-------- Collected material --------
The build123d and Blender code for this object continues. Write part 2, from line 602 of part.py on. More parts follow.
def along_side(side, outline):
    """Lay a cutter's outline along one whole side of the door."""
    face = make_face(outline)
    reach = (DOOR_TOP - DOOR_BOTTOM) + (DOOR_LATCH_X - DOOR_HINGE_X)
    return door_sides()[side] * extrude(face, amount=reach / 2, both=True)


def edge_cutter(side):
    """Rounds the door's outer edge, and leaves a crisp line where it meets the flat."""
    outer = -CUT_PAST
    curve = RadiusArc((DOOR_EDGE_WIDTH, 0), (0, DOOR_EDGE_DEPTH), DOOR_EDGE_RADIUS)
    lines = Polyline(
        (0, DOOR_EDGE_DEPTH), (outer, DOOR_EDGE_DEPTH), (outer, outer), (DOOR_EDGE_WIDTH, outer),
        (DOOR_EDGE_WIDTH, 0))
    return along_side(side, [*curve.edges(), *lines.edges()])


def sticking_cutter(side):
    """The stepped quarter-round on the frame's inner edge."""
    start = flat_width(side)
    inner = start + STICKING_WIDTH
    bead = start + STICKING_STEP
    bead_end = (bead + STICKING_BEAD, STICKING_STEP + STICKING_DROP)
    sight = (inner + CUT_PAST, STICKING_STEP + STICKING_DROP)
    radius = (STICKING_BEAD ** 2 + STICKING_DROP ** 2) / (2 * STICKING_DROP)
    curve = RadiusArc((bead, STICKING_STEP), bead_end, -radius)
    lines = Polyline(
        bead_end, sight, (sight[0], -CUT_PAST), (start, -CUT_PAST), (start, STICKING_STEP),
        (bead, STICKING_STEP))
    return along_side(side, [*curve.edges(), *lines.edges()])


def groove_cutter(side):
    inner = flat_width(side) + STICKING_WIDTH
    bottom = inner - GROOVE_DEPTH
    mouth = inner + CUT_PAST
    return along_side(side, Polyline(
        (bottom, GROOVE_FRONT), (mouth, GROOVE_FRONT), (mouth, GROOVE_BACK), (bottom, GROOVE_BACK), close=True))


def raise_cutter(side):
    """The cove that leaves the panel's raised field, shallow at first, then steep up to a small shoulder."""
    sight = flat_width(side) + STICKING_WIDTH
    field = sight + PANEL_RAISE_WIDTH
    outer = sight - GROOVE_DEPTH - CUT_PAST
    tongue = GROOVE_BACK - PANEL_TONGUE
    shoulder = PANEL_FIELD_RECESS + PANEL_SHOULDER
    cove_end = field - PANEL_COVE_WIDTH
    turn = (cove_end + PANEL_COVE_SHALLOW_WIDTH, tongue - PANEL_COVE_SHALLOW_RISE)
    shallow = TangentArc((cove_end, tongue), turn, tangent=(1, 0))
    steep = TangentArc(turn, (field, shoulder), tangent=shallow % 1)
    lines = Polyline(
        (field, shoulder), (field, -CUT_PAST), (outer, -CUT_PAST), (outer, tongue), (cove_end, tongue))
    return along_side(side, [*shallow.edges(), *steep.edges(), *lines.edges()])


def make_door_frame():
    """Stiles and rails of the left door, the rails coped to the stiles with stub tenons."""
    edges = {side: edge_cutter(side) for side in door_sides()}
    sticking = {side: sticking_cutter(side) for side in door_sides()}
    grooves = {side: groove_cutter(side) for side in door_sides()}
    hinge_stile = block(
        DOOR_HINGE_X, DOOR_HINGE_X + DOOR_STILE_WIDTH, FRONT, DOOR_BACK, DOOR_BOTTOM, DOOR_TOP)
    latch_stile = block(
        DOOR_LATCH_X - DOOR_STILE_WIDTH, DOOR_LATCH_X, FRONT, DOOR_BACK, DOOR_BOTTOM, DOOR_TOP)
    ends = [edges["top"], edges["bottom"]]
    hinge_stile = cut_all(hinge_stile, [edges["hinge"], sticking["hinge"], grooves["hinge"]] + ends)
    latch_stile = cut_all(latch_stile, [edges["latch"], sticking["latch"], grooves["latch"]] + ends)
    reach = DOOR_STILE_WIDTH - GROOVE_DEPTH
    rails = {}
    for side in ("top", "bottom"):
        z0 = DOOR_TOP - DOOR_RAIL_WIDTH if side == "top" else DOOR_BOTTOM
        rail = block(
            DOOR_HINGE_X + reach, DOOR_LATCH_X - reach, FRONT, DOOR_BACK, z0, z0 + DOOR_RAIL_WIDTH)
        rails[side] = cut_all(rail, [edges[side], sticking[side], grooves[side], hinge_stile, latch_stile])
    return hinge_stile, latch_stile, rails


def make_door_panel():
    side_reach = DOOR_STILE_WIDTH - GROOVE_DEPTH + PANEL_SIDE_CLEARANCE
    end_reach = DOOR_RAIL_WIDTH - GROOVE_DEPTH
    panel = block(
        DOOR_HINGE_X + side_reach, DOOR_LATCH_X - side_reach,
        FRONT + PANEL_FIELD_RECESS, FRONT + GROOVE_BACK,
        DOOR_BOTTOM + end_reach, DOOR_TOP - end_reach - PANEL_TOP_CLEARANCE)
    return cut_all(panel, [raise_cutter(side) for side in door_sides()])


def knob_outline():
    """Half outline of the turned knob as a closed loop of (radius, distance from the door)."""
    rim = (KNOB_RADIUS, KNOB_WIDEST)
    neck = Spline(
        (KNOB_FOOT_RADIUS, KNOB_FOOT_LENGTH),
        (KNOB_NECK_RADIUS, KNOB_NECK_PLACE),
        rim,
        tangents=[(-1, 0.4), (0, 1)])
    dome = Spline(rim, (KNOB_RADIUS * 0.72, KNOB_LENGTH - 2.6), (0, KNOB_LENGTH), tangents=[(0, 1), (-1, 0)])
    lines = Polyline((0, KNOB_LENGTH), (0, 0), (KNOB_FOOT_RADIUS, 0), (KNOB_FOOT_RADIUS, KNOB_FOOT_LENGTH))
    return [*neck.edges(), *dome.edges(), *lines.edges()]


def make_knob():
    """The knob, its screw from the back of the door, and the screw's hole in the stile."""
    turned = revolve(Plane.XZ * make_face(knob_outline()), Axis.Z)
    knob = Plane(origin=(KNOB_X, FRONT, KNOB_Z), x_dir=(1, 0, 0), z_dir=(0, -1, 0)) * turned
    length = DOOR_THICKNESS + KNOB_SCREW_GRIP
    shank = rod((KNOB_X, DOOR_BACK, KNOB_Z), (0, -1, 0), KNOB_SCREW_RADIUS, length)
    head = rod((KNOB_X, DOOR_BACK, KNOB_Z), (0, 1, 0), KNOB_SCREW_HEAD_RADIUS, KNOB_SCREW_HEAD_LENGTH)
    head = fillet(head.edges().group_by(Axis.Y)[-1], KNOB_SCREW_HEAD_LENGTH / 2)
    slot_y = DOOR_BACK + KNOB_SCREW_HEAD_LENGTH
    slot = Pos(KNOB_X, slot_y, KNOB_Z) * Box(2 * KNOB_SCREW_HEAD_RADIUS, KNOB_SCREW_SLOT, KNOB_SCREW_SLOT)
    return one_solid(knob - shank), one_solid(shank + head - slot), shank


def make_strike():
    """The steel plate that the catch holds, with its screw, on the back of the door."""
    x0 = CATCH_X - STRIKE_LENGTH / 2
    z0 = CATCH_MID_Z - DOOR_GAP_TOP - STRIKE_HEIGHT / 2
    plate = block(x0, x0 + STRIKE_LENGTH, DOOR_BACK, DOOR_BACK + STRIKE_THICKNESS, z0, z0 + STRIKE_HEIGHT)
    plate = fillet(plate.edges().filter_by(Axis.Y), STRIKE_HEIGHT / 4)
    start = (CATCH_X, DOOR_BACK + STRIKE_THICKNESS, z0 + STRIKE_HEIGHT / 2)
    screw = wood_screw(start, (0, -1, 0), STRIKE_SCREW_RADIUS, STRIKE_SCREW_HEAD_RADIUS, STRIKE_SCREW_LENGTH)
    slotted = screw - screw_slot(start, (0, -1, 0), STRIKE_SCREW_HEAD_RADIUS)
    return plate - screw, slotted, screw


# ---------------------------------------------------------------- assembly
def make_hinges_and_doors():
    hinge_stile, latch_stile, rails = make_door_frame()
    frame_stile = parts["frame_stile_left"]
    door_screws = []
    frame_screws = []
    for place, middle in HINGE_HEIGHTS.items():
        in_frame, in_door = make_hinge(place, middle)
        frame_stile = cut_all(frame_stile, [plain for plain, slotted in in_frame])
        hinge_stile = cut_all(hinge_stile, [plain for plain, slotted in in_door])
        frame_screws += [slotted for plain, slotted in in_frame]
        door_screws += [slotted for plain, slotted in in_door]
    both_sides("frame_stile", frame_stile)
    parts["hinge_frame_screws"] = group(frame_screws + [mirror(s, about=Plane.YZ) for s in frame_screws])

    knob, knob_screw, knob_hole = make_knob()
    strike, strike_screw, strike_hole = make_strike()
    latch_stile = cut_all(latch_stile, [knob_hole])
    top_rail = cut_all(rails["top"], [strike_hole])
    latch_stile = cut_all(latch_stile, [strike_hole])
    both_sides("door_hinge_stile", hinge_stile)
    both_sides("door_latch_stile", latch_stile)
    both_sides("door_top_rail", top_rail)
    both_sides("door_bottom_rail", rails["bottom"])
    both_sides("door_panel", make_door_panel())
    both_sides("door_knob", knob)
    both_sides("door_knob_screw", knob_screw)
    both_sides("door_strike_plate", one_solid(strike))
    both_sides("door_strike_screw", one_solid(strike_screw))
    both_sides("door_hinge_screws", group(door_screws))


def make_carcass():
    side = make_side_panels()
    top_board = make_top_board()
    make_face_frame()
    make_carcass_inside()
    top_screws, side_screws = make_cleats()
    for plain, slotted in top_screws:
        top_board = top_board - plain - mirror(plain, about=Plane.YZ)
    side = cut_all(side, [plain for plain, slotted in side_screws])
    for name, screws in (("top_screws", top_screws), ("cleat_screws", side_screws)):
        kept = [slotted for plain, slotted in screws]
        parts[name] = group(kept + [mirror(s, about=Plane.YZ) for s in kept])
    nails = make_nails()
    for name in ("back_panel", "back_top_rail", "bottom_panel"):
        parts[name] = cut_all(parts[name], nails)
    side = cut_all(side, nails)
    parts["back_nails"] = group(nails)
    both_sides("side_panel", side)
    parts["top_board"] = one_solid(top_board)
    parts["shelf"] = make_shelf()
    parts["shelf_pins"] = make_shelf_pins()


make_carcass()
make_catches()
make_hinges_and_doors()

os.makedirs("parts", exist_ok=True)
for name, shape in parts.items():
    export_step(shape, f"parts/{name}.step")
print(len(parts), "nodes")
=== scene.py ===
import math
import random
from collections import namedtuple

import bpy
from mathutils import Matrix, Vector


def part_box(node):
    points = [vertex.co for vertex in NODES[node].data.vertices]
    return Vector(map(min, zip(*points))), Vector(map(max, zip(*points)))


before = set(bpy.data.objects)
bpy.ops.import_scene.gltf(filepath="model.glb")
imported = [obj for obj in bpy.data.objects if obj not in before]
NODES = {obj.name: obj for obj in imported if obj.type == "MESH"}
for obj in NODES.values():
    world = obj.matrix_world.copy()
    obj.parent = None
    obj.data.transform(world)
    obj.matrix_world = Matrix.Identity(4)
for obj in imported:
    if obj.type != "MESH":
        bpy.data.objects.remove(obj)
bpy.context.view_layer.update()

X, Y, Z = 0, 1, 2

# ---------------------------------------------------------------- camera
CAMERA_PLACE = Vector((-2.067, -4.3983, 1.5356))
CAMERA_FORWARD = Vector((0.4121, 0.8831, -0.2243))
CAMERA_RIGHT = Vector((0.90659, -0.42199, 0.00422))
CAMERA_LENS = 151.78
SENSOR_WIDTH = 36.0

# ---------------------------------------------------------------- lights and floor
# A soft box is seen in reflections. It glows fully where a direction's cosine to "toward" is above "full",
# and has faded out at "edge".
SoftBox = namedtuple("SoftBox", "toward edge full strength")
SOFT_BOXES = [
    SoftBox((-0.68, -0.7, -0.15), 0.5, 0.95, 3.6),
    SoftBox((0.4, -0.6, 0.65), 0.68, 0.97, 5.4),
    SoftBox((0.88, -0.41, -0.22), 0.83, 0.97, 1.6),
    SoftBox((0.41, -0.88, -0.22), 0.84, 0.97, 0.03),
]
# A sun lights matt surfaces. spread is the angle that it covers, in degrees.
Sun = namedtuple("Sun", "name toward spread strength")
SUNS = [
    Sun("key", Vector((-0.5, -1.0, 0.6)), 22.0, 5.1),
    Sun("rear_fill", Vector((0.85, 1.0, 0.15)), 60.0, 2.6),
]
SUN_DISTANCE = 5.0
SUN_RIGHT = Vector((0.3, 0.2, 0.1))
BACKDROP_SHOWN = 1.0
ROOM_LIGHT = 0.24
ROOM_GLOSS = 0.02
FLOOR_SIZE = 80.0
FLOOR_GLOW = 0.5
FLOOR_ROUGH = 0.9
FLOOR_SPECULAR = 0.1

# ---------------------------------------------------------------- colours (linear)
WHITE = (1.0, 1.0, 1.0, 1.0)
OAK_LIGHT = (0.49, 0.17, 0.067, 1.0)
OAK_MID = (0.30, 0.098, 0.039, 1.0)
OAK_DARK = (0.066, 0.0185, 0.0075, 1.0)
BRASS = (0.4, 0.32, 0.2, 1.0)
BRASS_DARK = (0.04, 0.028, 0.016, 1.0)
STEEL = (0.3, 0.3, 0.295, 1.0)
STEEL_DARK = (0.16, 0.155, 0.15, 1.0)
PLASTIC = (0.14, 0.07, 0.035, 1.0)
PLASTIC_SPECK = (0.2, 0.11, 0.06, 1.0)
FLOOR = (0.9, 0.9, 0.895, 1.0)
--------
What you need to do
The lines to extract from the data above begin with the line containing "before = set(bpy.data.objects)" and end with the line containing "X, Y, Z = 0, 1, 2". Extract them exactly, including both.

Correct response
before = set(bpy.data.objects)
bpy.ops.import_scene.gltf(filepath="model.glb")
imported = [obj for obj in bpy.data.objects if obj not in before]
NODES = {obj.name: obj for obj in imported if obj.type == "MESH"}
for obj in NODES.values():
    world = obj.matrix_world.copy()
    obj.parent = None
    obj.data.transform(world)
    obj.matrix_world = Matrix.Identity(4)
for obj in imported:
    if obj.type != "MESH":
        bpy.data.objects.remove(obj)
bpy.context.view_layer.update()

X, Y, Z = 0, 1, 2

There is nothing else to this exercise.